The third function is competitive signalling. When IWC renews or deepens its Mercedes-AMG Petronas partnership, it is communicating to the watch industry — to rivals, to retailers, to the specialist press — that it is the brand the sport’s most sophisticated engineering organisation trusts. In a market where brand positioning is slow to move, a decade-long partnership is a decade-long competitive advantage.
Engineering as Narrative
The IWC-Mercedes-AMG relationship works as a luxury brand narrative because both parties share a credible claim to engineering excellence. Formula 1 produces data volumes and design cycles that are without parallel in civilian engineering: aerodynamic simulations run to billions of data points per season; power units operate at thermal efficiency levels that automotive engineers outside the sport regard with something approaching disbelief. For a watchmaker to claim adjacency to this environment is to claim adjacency to the outer edge of what precision manufacturing can achieve.

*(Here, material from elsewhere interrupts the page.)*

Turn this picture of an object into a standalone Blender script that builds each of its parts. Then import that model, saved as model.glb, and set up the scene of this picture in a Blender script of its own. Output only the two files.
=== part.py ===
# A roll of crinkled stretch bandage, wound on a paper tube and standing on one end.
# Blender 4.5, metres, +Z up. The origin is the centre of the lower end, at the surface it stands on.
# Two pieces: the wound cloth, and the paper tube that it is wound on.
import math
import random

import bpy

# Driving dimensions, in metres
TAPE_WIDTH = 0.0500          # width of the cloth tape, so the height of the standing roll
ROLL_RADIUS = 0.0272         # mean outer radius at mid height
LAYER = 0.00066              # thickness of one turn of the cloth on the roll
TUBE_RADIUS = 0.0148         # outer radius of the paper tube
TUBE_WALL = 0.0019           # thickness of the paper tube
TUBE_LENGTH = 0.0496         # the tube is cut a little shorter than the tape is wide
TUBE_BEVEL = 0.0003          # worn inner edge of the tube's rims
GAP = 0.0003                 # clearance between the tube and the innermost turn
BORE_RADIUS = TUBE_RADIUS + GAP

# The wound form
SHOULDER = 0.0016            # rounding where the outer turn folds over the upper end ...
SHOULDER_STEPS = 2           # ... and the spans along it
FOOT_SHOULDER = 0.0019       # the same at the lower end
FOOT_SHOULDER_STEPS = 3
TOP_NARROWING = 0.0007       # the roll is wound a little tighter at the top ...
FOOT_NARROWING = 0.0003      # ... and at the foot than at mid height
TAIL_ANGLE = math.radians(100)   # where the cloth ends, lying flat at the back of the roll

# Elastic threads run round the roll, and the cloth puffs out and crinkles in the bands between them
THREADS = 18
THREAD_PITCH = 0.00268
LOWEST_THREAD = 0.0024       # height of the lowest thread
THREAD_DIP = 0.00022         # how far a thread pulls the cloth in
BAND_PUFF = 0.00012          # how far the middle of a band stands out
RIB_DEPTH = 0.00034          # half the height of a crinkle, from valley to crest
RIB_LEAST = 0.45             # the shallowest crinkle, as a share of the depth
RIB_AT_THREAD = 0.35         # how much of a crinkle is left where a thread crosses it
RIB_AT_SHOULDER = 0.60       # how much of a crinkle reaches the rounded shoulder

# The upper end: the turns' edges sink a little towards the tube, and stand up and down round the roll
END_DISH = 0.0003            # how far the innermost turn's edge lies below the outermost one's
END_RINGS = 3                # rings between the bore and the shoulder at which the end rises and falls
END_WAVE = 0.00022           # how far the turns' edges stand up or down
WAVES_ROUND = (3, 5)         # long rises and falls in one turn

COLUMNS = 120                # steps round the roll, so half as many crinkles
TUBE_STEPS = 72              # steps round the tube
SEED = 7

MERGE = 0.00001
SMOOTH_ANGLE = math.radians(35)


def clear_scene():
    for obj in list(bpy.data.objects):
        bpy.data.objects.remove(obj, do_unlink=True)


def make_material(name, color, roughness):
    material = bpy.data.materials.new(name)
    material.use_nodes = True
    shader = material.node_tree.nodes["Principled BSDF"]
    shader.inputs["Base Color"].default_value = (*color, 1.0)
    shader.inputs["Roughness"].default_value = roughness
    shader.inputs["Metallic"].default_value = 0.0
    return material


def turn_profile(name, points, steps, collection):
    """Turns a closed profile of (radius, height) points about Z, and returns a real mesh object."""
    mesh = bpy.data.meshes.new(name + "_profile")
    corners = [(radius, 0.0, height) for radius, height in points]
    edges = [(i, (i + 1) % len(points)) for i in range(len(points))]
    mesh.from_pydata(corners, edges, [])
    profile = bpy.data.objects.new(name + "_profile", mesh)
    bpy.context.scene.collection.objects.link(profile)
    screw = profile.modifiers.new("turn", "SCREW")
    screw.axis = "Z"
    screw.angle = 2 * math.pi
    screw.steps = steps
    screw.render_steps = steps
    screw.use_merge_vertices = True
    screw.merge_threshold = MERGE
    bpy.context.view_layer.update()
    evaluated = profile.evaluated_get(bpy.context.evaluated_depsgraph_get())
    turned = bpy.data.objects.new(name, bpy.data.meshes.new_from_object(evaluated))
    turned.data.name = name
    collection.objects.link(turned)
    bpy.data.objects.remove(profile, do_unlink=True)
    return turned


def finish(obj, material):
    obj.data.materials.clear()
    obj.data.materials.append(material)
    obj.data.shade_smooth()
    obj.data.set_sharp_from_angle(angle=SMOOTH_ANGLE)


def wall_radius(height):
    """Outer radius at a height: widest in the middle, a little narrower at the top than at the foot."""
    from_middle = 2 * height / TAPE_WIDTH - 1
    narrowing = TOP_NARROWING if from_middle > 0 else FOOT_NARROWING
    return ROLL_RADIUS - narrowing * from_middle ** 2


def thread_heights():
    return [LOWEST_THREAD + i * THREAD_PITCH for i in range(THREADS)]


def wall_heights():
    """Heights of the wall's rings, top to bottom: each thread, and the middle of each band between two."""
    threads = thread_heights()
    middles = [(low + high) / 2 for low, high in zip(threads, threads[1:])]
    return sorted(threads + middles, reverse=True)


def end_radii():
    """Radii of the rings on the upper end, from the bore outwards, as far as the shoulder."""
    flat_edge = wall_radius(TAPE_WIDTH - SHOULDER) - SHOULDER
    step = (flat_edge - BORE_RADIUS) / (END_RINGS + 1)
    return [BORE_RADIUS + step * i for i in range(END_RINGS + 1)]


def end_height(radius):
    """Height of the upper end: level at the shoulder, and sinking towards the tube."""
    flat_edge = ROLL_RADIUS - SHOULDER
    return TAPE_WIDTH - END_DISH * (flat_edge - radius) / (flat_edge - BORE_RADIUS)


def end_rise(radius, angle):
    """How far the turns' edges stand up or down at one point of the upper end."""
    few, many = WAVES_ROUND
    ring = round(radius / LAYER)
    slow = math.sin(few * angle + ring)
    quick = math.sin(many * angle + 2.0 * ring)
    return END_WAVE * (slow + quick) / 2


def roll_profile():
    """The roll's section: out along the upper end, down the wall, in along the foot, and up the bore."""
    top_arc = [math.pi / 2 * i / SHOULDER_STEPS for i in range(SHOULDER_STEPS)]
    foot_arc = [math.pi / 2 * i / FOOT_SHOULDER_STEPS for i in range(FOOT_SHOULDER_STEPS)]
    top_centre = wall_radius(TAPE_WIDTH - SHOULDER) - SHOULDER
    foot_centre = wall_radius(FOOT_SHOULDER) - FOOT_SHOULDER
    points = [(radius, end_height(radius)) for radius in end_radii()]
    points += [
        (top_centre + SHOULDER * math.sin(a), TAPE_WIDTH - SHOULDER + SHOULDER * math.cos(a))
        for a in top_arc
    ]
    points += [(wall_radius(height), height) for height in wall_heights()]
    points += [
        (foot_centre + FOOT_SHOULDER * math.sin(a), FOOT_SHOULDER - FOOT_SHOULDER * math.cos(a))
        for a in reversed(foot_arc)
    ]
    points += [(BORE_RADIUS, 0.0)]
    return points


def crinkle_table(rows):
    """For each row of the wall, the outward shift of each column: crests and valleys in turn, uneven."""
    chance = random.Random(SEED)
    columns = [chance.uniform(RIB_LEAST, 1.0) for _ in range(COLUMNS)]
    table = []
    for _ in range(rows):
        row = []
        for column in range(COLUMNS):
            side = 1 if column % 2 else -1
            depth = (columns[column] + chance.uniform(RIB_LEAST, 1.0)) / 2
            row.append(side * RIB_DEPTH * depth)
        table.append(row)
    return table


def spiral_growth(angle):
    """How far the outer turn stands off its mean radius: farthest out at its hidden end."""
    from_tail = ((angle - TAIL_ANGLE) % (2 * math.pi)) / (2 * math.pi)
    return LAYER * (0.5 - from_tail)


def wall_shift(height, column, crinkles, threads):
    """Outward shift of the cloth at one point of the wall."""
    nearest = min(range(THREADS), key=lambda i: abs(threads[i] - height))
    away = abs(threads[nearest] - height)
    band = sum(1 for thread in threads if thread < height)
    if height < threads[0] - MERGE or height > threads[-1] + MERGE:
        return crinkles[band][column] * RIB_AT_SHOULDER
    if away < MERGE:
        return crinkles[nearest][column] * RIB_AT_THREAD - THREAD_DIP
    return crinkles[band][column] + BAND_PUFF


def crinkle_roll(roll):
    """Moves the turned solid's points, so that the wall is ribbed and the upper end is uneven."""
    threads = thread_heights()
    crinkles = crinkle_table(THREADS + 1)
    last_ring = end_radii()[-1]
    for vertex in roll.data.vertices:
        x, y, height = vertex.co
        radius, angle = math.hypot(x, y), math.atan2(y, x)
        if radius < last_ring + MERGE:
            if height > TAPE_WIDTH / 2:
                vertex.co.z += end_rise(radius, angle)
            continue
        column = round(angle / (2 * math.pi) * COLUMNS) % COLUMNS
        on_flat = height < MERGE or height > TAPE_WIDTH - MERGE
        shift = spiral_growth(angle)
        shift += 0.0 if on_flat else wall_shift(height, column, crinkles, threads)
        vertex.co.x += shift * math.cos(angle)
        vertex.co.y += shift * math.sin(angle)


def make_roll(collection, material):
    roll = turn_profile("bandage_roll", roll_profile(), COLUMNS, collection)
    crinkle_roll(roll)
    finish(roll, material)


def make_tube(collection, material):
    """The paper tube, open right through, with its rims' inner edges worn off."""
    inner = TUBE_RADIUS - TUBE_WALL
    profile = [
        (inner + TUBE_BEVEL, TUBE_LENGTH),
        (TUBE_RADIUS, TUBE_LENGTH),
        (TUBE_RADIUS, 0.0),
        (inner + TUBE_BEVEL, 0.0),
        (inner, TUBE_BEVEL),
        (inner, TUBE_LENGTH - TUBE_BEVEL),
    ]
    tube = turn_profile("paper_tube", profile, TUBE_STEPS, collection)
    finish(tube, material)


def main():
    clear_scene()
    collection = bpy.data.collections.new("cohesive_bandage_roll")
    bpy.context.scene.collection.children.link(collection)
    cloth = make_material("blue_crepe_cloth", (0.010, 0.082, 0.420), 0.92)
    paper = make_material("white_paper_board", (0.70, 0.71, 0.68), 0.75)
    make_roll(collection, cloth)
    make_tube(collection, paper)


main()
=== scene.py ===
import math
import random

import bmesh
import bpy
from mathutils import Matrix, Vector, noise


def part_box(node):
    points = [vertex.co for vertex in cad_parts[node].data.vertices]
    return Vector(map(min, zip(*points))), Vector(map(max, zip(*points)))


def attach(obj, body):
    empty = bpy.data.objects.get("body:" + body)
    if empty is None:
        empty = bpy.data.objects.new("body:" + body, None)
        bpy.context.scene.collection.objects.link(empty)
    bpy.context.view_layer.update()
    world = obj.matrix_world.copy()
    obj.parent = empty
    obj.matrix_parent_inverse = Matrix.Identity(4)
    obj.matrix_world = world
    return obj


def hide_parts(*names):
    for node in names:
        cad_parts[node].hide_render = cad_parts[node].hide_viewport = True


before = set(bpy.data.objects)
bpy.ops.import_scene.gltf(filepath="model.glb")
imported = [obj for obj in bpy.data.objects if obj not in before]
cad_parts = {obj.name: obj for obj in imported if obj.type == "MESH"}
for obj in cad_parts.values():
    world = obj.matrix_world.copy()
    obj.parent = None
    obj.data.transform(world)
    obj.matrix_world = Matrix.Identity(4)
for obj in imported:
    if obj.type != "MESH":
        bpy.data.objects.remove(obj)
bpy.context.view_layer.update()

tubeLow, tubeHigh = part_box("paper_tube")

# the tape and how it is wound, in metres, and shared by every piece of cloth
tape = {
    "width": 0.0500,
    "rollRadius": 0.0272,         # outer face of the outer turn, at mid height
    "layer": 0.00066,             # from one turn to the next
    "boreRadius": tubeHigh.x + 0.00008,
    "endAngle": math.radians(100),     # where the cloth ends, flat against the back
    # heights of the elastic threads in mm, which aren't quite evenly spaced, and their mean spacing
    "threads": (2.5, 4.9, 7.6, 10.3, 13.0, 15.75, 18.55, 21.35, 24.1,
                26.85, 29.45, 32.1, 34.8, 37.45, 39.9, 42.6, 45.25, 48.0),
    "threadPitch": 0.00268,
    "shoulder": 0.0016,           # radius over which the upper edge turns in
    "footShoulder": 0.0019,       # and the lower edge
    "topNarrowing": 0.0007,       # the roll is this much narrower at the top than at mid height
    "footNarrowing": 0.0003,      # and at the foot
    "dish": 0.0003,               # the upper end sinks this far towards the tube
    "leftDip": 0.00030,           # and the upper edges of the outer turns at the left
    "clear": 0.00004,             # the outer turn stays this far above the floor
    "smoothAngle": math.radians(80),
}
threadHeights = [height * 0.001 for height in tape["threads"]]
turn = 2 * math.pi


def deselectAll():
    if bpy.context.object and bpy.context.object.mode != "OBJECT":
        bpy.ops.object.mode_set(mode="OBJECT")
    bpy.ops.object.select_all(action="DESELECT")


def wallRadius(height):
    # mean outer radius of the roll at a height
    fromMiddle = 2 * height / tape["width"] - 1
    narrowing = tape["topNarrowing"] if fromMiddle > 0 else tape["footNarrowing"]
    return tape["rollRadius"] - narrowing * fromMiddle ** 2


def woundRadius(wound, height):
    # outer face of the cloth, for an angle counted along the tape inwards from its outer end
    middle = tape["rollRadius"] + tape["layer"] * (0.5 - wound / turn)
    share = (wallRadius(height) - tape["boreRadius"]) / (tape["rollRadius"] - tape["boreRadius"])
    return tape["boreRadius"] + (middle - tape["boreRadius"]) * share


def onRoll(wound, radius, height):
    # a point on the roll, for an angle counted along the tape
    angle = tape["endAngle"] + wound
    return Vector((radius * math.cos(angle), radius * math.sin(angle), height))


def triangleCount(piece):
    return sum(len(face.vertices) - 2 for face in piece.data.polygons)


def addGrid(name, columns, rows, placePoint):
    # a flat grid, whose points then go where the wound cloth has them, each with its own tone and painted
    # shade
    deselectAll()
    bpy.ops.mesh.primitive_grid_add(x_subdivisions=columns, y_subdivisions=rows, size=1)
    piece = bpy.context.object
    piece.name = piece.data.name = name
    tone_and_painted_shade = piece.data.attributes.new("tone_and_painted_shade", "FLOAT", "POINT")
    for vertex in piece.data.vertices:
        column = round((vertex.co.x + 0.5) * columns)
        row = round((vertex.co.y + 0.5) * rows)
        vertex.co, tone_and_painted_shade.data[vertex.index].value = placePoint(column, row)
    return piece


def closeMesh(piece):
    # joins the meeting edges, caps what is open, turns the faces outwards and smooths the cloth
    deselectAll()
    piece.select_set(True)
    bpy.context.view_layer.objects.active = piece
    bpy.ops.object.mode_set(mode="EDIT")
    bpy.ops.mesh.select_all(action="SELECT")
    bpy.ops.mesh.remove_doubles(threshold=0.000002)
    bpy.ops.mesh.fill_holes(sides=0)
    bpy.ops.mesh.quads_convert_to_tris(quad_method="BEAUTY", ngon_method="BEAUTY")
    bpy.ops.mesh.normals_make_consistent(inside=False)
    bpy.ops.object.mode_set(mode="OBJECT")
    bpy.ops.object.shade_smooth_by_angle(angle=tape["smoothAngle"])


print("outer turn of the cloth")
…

IWC’s watches are not inexpensive. The Pilot’s Watch Chronograph 41 George Russell is priced at approximately $12,900; the co-branded team editions occupy similar territory. These are objects purchased by people who value engineering credibility as a component of value, and who respond to the narrative of performance under pressure that Formula 1 provides in abundance.
The IWC-Mercedes-AMG partnership is now more than a decade old, which gives it a rare quality in Formula 1 commercial relationships: durability. In a sport where team sponsorships can cycle through multiple partners across a single constructors’ championship campaign, IWC’s sustained presence alongside one team signals a depth of alignment that short-term deals cannot replicate. The partnership has survived regulatory changes, driver upheavals, and the broader commercial transformation of Formula 1. It continues because the engineering narrative it sustains is one that both parties continue to find worth telling.